Recently, a local mailbag column sparked a broad conversation about scheduling, competitive balance and the changing landscape of college sports. The discussion ranged from whether former Pac-12 institutions should try to schedule one another more often, to how tournament selection processes and roster construction in the transfer era are reshaping decisions in both basketball and football. A short video clip from an Arizona coach offering advice to a struggling placekicker was a reminder that these larger structural debates play out through everyday coaching and personnel choices.

In men’s basketball, the incentives line up more clearly in favor of legacy regional matchups. With the NCAA moving to a longer regular season and multi-team events at neutral sites becoming common, teams will have more nonconference dates to fill. The NCAA Tournament selection process also rewards quality opponents and accounts for opponent strength and game location, which encourages programs to schedule strong regional rivals when possible. That structure makes it sensible — and often beneficial for the sport — for former conference mates to keep meeting on the court.

Football is a different animal.
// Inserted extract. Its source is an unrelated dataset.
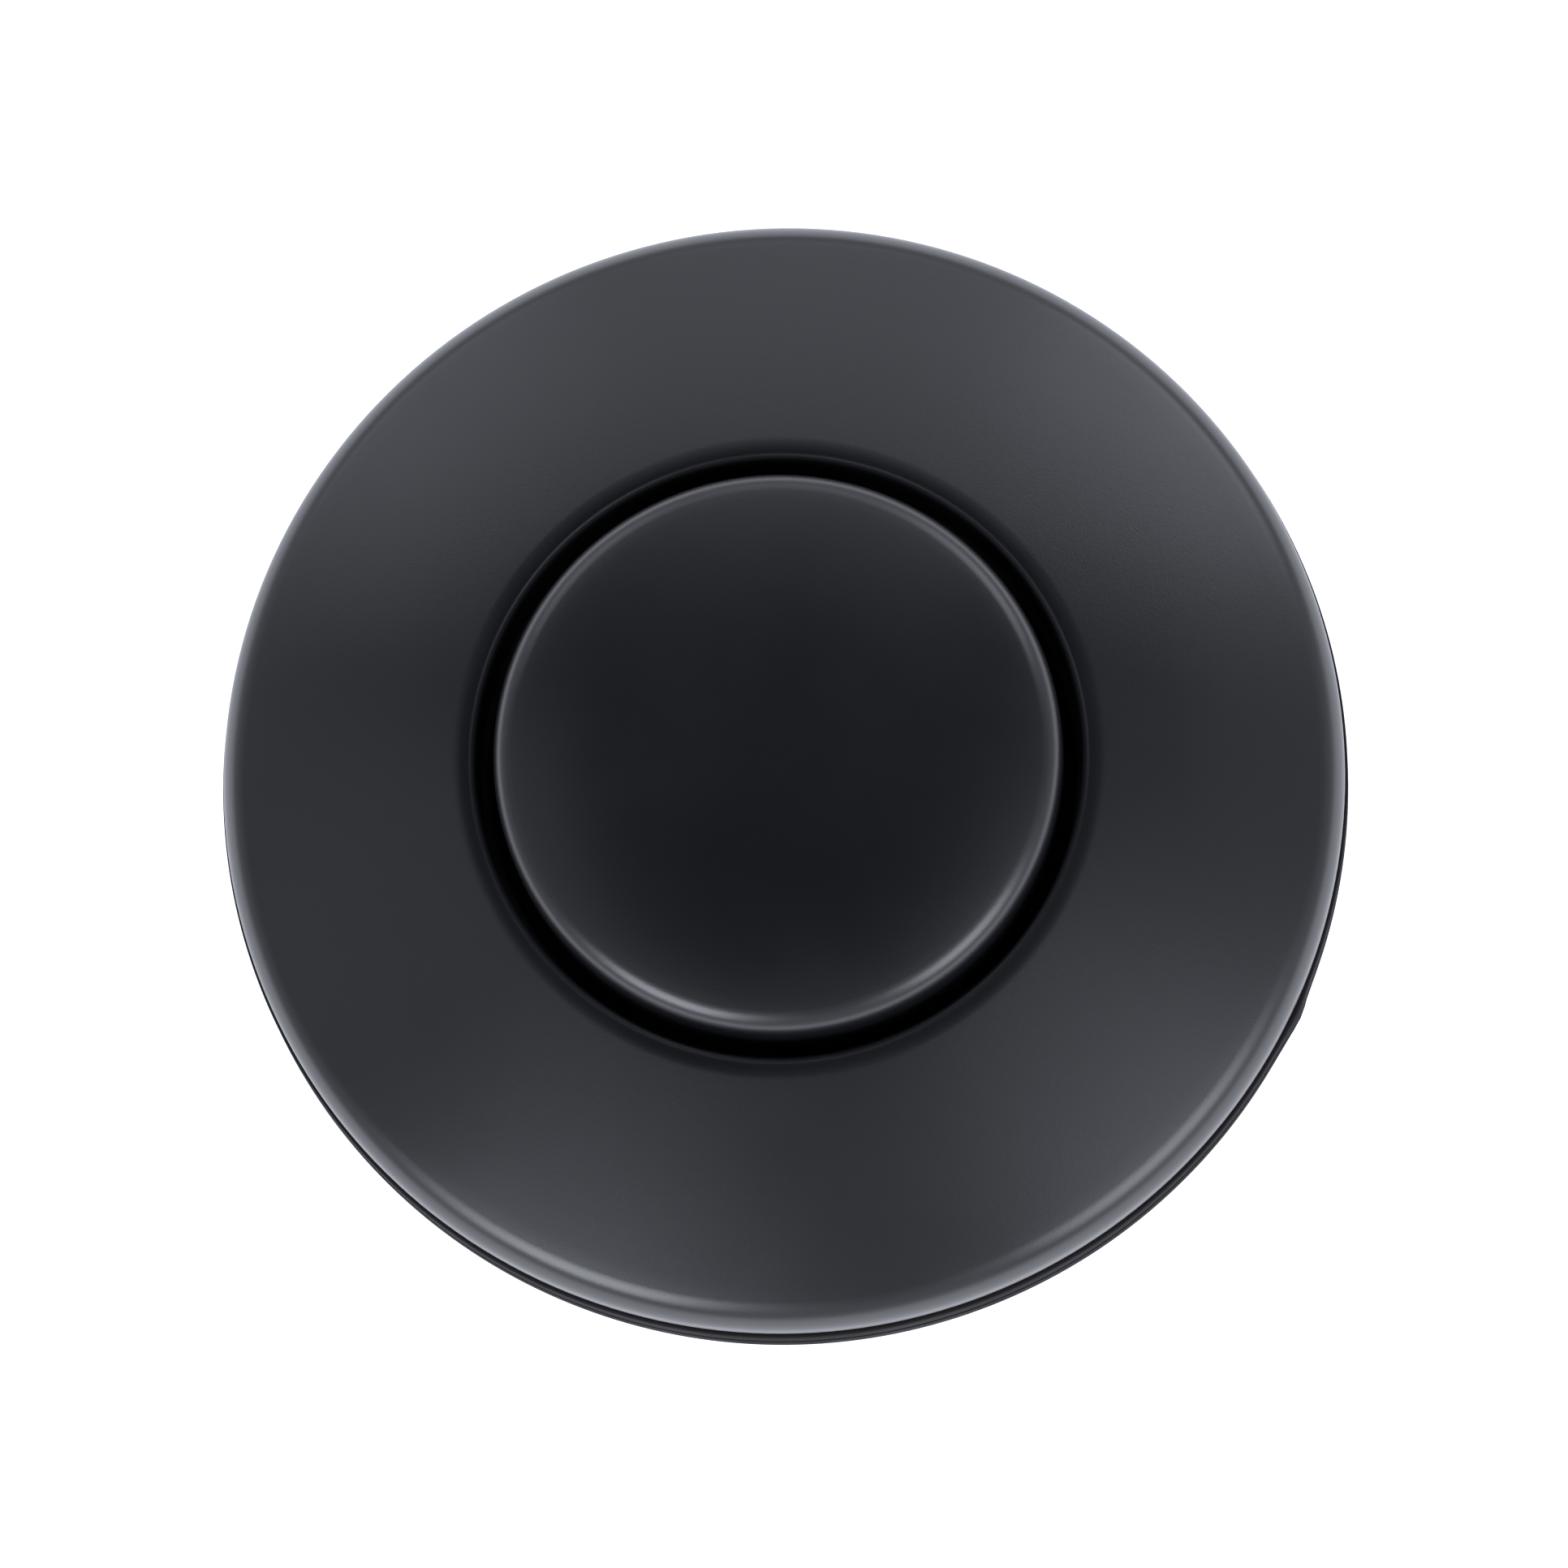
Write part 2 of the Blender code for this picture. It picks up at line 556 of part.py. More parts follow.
def counter_gasket(finish):
    outer = FLANGE_RADIUS - GASKET_INSET
    inner = SHANK_RADIUS + CLAMP_BORE_GAP
    made = turned("counter_gasket", ring_outline(inner, outer, GASKET_THICKNESS, 0), FACETS_SEEN, finish)
    reach = FLANGE_RADIUS + GASKET_TAB_REACH - GASKET_TAB_RADIUS
    centre = (reach * math.cos(GASKET_TAB_ANGLE), reach * math.sin(GASKET_TAB_ANGLE))
    margin = GASKET_THICKNESS / 6
    tab = cylinder("tab_shape", GASKET_TAB_RADIUS, margin, GASKET_THICKNESS - margin, centre)
    return boolean(made, tab, "UNION")


def switch_body(finish):
    made = turned("switch_body", body_outline(), FACETS_THREAD, finish)
    boolean(made, shank_groove(), "DIFFERENCE")
    for i in range(SCREW_COUNT):
        top = BASE_BOTTOM + BASE_SCREW_LENGTH + SEAT_GAP
        centre = on_circle(SCREW_CIRCLE, i, SCREW_COUNT)
        radius = BASE_SCREW_RADIUS + SLIDE_GAP / 2
        pilot = cylinder(f"pilot_{i + 1}", radius, SHANK_BOTTOM - SEAT_GAP, top, centre, 8)
        boolean(made, pilot, "DIFFERENCE")
    return made


def base_cap(finish):
    made = turned("base_cap", base_outline(), FACETS_INSIDE, finish)
    for i in range(SCREW_COUNT):
        centre = on_circle(SCREW_CIRCLE, i, SCREW_COUNT)
        radius = BASE_SCREW_RADIUS + SLIDE_GAP
        low, high = BASE_BOTTOM - SEAT_GAP, BASE_TOP + SEAT_GAP
        hole = cylinder(f"base_hole_{i + 1}", radius, low, high, centre, 8)
        boolean(made, hole, "DIFFERENCE")
    return made


def base_screws(finish):
    outline = screw_outline(BASE_SCREW_RADIUS, BASE_SCREW_HEAD, BASE_SCREW_HEAD * 0.8, BASE_SCREW_LENGTH)
    first = None
    for i in range(SCREW_COUNT):
        x, y = on_circle(SCREW_CIRCLE, i, SCREW_COUNT)
        place = (x, y, BASE_BOTTOM - SEAT_GAP)
        name = f"base_screw_{i + 1}"
        if first is None:
            first = turned(name, outline, 10, finish, location=place)
            continue
        copy = bpy.data.objects.new(name, first.data)
        bpy.context.scene.collection.objects.link(copy)
        copy.location = place


def return_spring(finish):
    """Coil with a closed turn at each end, between its two washers."""
    bottom = LOWER_WASHER_TOP + SEAT_GAP + SPRING_WIRE
    top = UPPER_WASHER_BOTTOM - SEAT_GAP - SPRING_WIRE
    closed = 2 * SPRING_WIRE + SLIDE_GAP
    per_turn = 14
    steps = SPRING_COILS * per_turn
    rows = []
    for i in range(steps + 1):
        turn = i / per_turn
        if turn < 1:
            height = bottom + closed * turn
        elif turn > SPRING_COILS - 1:
            height = top - closed * (SPRING_COILS - turn)
        else:
            share = (turn - 1) / (SPRING_COILS - 2)
            height = bottom + closed + share * (top - bottom - 2 * closed)
        angle = 2 * math.pi * turn
        rows.append((SPRING_RADIUS * math.cos(angle), SPRING_RADIUS * math.sin(angle), height))
    curve = bpy.data.curves.new("return_spring", "CURVE")
    curve.dimensions = "3D"
    curve.bevel_depth = SPRING_WIRE
    curve.bevel_resolution = 1
    curve.use_fill_caps = True
    spline = curve.splines.new("POLY")
    spline.points.add(len(rows) - 1)
    for point, row in zip(spline.points, rows):
        point.co = (*row, 1.0)
    curve.materials.append(finish)
    made = bpy.data.objects.new("return_spring", curve)
    bpy.context.scene.collection.objects.link(made)


def retaining_clip(finish, parent):
    """Open ring that snaps into the stem's groove and meets the guide's lip when the button is up."""
    inner = STEM_RADIUS - STEM_FLAT - CLIP_GROOVE_DEPTH + SLIDE_GAP
    outer = inner + CLIP_WIDTH
    mesh = bmesh.new()
    corners = ring_outline(inner, outer, CLIP_TOP, CLIP_TOP - CLIP_THICKNESS)
    face = mesh.faces.new([mesh.verts.new((r, 0, z)) for r, z in corners])
    bmesh.ops.spin(
        mesh,
        geom=[face] + face.edges[:] + face.verts[:],
        axis=(0, 0, 1),
        cent=(0, 0, 0),
        angle=2 * math.pi - CLIP_GAP_ANGLE,
        steps=FACETS_SMALL,
    )
    return solid("retaining_clip", mesh, finish, parent, (0, 0, -parent.location.z))


def mounting_nut(finish, parent):
    """Winged nut: a flange against the washer, and a hub with thick rounded wings round the thread."""
    bore = ROOT_RADIUS + THREAD_GAP
    hub = SHANK_RADIUS + THREAD_GAP + NUT_HUB_WALL
    chamfer = THREAD_GAP * 3
    levels = [
        (bore, -NUT_HEIGHT, 0),
        (hub - chamfer, -NUT_HEIGHT, 1),
        (hub, -NUT_HEIGHT + chamfer, 1),
        (hub, -NUT_FLANGE_THICKNESS - SEAT_GAP, 1),
        (hub, -NUT_FLANGE_THICKNESS, 0),
        (NUT_FLANGE_RADIUS, -NUT_FLANGE_THICKNESS, 0),
        (NUT_FLANGE_RADIUS, 0, 0),
        (bore, 0, 0),
    ]
    facets = FACETS_THREAD * 2
    mesh = bmesh.new()
    rings = []
    for radius, height, winged in levels:
        ring = []
        for i in range(facets):
            angle = 2 * math.pi * i / facets
            wing = WING_REACH * winged * max(0.0, math.cos(WING_COUNT * angle)) ** 0.7
            reach = radius + wing
            ring.append(mesh.verts.new((reach * math.cos(angle), reach * math.sin(angle), height)))
        rings.append(ring)
    for low, high in zip(rings, rings[1:] + rings[:1]):
        for i in range(facets):
            j = (i + 1) % facets
            mesh.faces.new((low[i], low[j], high[j], high[i]))
    made = solid("mounting_nut", mesh, finish, parent)
    cutter = nut_groove()
    cutter.parent = parent
    return boolean(made, cutter, "DIFFERENCE")


def main():
    for old in list(bpy.data.objects):
        bpy.data.objects.remove(old, do_unlink=True)

    black_metal = material("matte_black_metal", (0.012, 0.012, 0.014), 0.38, 0.0)
    black_rubber = material("black_rubber", (0.02, 0.02, 0.021), 0.75)
    black_plastic = material("black_plastic", (0.018, 0.018, 0.02), 0.45)
    white_acetal = material("white_acetal", (0.75, 0.74, 0.7), 0.35)
    steel = material("spring_steel", (0.6, 0.6, 0.62), 0.3, 1.0)
    brass = material("brass", (0.7, 0.5, 0.22), 0.3, 1.0)
    grey_rubber = material("bellows_rubber", (0.06, 0.06, 0.065), 0.7)

    # Fixed pieces, from the top down.
    turned("escutcheon", flange_outline(), FACETS_SEEN, black_metal)
    ring_z = SHELF_TOP + 2 * SLIDE_GAP + O_RING_WIRE - SEAT_GAP / 2
    ring_r = COLLAR_RADIUS + SLIDE_GAP + O_RING_WIRE
    turned("collar_o_ring", section_circle(ring_r, ring_z, O_RING_WIRE), FACETS_INSIDE, black_rubber)
    counter_gasket(black_rubber)
    switch_body(black_plastic)
    washer_bore, washer_edge = STEM_RADIUS + SEAT_GAP + SLIDE_GAP, WELL_RADIUS - SEAT_GAP
    lower_washer = ring_outline(
        washer_bore, washer_edge, LOWER_WASHER_TOP, LOWER_WASHER_TOP - WASHER_THICKNESS
    )
    turned("lower_spring_washer", lower_washer, FACETS_INSIDE, steel)
    return_spring(steel)
    seal_top = WELL_FLOOR - SEAT_GAP / 3
    bush_top = seal_top - SEAL_HEIGHT - SEAT_GAP
    guide_bore = STEM_RADIUS + SLIDE_GAP
    guide_outside = GUIDE_RADIUS - SLIDE_GAP
    stem_flat = STEM_RADIUS - STEM_FLAT
    for name, top, height, finish in (
        ("wiper_seal", seal_top, SEAL_HEIGHT, black_rubber),
        ("guide_bush", bush_top, BUSH_HEIGHT, white_acetal),
    ):
        outline = ring_outline(guide_bore, guide_outside, top, top - height)
        made = turned(name, outline, FACETS_INSIDE, finish)
        flat_on(made, stem_flat + SLIDE_GAP, guide_bore + SLIDE_GAP)
    turned("bellows", bellows_outline(), FACETS_INSIDE, grey_rubber)
    base_cap(black_plastic)
    base_screws(steel)
    turned("hose_barb", barb_outline(), FACETS_SMALL, brass)
    ring_centre = BARB_SPIGOT_RADIUS - SMALL_O_RING_WIRE / 2
    small_ring = section_circle(ring_centre, ring_height(), SMALL_O_RING_WIRE * 0.8, 6)
    turned("barb_o_ring", small_ring, FACETS_SMALL, black_rubber)

    # The button and all that travels with it.
    button = empty("button_axis", CAP_WIDEST)
    down = (0, 0, -CAP_WIDEST)
    turned("button_cap", cap_outline(), FACETS_SEEN - 8, black_metal, button, down)
    plunger = turned("plunger", plunger_outline(), FACETS_INSIDE, white_acetal, button, down)
    flat_on(plunger, stem_flat, STEM_RADIUS + SLIDE_GAP)
    screw = screw_outline(
        CAP_SCREW_RADIUS, CAP_SCREW_HEAD, CAP_SCREW_RADIUS, STEM_WEB + BOSS_LENGTH - CAP_SCREW_RADIUS
    )
    turned("cap_screw", screw, 12, steel, button, (0, 0, HOLLOW_ROOF - SEAT_GAP - CAP_WIDEST))
    upper_washer = ring_outline(
        washer_bore, washer_edge, UPPER_WASHER_BOTTOM + WASHER_THICKNESS, UPPER_WASHER_BOTTOM
    )
    turned("upper_spring_washer", upper_washer, FACETS_INSIDE, steel, button, down)
    retaining_clip(steel, button)
    pad = [
        (0, PAD_BOTTOM),
        (STEM_RADIUS, PAD_BOTTOM),
        (STEM_RADIUS, STEM_BOTTOM - SEAT_GAP),
        (STEM_HOLLOW - SLIDE_GAP, STEM_BOTTOM - SEAT_GAP),
        (STEM_HOLLOW - SLIDE_GAP, STEM_BOTTOM + PAD_THICKNESS / 2),
        (0, STEM_BOTTOM + PAD_THICKNESS / 2),
    ]
    turned("push_pad", pad, FACETS_INSIDE, black_rubber, button, down)

    # The clamp under the counter: two washers that ride up and down with the nut, and the nut.
    clamp = empty("clamp_axis", RUBBER_TOP)
    clamp_bore = SHANK_RADIUS + CLAMP_BORE_GAP
    rubber = ring_outline(clamp_bore, CLAMP_RADIUS, 0, -RUBBER_THICKNESS)
    turned("clamp_gasket", rubber, FACETS_INSIDE, black_rubber, clamp)
    slip = ring_outline(clamp_bore, CLAMP_RADIUS, 0, -SLIP_THICKNESS)
    turned("slip_washer", slip, FACETS_INSIDE, steel, clamp, (0, 0, SLIP_TOP - RUBBER_TOP))
    nut = empty("nut_axis", NUT_TOP)
    mounting_nut(black_plastic, nut)


main()
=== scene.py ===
"""Sink-top air switch: the finished look of every piece, a plain stage and a camera."""

import json
import math
from functools import lru_cache

import bmesh
import bpy
from bpy.props import FloatProperty, FloatVectorProperty, IntProperty, PointerProperty
from bpy.types import Operator, Panel, PropertyGroup
from mathutils import Matrix, Vector


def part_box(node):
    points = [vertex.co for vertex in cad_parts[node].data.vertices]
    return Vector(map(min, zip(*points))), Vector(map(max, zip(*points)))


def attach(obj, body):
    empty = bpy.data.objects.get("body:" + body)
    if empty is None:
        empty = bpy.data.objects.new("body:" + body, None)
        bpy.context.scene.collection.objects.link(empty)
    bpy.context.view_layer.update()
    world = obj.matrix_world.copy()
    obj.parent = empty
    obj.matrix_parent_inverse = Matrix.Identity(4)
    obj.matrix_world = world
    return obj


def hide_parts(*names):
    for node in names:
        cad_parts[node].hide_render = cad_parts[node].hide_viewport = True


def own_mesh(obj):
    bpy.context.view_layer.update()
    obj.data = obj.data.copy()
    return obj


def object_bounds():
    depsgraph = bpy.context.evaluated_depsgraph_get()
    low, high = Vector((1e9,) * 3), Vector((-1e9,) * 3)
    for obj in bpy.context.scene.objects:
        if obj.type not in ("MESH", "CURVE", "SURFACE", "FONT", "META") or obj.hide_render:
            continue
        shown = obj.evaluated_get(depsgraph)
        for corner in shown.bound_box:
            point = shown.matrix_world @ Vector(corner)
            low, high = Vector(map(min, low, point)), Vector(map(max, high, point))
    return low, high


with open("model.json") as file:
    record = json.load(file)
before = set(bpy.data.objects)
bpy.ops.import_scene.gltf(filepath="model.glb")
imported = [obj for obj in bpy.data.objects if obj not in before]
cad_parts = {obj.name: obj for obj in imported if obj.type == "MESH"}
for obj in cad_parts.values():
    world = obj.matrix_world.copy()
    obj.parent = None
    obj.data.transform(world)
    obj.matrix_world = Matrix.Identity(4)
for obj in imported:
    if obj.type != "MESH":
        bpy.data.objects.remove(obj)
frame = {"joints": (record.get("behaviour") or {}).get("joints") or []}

bl_info = {
    "name": "Sink-top air switch",
    "version": (1, 0, 0),
    "blender": (4, 5, 0),
    "location": "3D View > Sidebar > Air switch",
    "description": "Builds a push button for a countertop with its clamp, bellows and air barb",
    "category": "Add Mesh",
}

MM = 0.001
CAD_BOX = [list(corner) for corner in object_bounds()]
QUARTER = math.pi / 2
TURN = 2 * math.pi
SEAT_GAP = 0.3 * MM    # between pieces that seat on each other
SLIDE_GAP = 0.2 * MM    # round a piece that slides or turns in another
WASHER_GAP = 0.5 * MM    # round the stem, in the spring's washers
CLAMP_GAP = 0.6 * MM    # round the shank, in the rubber rings and the slip washer


# Places that come from the frame -------------------------------------------------------------------------
box = lru_cache(maxsize=None)(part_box)


def radius_of(node):
    return box(node)[1].x


def top_of(node):
    return box(node)[1].z


def bottom_of(node):
    return box(node)[0].z


def span_of(node):
    """Bottom, top and radius of a node."""
    low, high = box(node)
    return low.z, high.z, high.x


def button_travel():
    return next(joint for joint in frame["joints"] if joint["name"] == "button_press")["range_m"][1]


# Sizes and colours that a user may change ----------------------------------------------------------------
def length(name, description, mm, low=0.0):
    """A length whose default is given in millimetres."""
    return FloatProperty(
        name=name, description=description, default=mm * MM, min=low, precision=5, unit="LENGTH",
        subtype="DISTANCE",
    )


def angle(name, description, degrees):
    return FloatProperty(
        name=name, description=description, default=math.radians(degrees), unit="ROTATION", subtype="ANGLE"
    )


def colour(name, description, value):
    return FloatVectorProperty(
        name=name, description=description, default=value, size=3, min=0.0, max=1.0, subtype="COLOR"
    )


def share(name, description, value):
    return FloatProperty(name=name, description=description, default=value, min=0, max=1, subtype="FACTOR")


def count(name, description, value):
    return IntProperty(name=name, description=description, default=value, min=1)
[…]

Nonconference scheduling is negotiated years in advance and hinges on an opaque playoff selection culture that appears to emphasize fewest losses above all else. Because a single additional loss can be treated harshly by the selection committee, many programs avoid stacking multiple A-level nonconference opponents on the schedule. Even when a team would like to arrange a meaningful home-and-home with a regional rival, long-term calendar commitments and risk-averse behavior often prevent those series from happening.

The transfer portal and NIL money have reshaped roster-building in both sports, producing a dynamic where big spending does not guarantee success. Teams that assemble high-priced groups sometimes underperform when the pieces don’t fit. Conversely, programs that quickly evaluate transfers for fit and culture — and that integrate newcomers effectively into a defined system — can overperform relative to payroll. How schools deploy NIL and whether “dead money” becomes more common will be one of the trends to watch in the coming years.

Academic eligibility and graduation monitoring remain part of the equation, despite anxieties about the free-transfer era. Transfers must be academically eligible, and metrics such as Academic Progress Rates and Graduation Success Rates will provide more clarity in the near future. Over the long term, cross-checking these academic measures with on-field performance will help determine whether roster churn hurts or helps student-athlete outcomes. Coaches who prioritize character and culture tend to produce better results both athletically and academically.

Conference realignment continues to be messy. Most of the legacy Pac-12 programs are locked into grant-of-rights contracts that stretch into the next decade, so a wholesale return to the old regional model is unlikely soon. That said, Olympic sports and basketball could gravitate back toward regional competition if football evolves into a separate, nationalized enterprise. Schools are positioning for multiple scenarios, and future moves will hinge on exit fees, political pressure, and how profitable a possible football super league might be.

On the practical side, unfamiliar opponents — such as Texas State for western programs entering a new conference — won’t necessarily gain a huge advantage, because film, scouting and the presence of experienced staff mitigate surprise. Mid-major programs with stable coaching and good resources, like Santa Clara in recent seasons, have reasonable opportunities to retain contributors and compete. For media distribution, conferences are likely to use their own production arms to stream Olympic sports and non-network content, though many operational details are still being worked out as the next season approaches.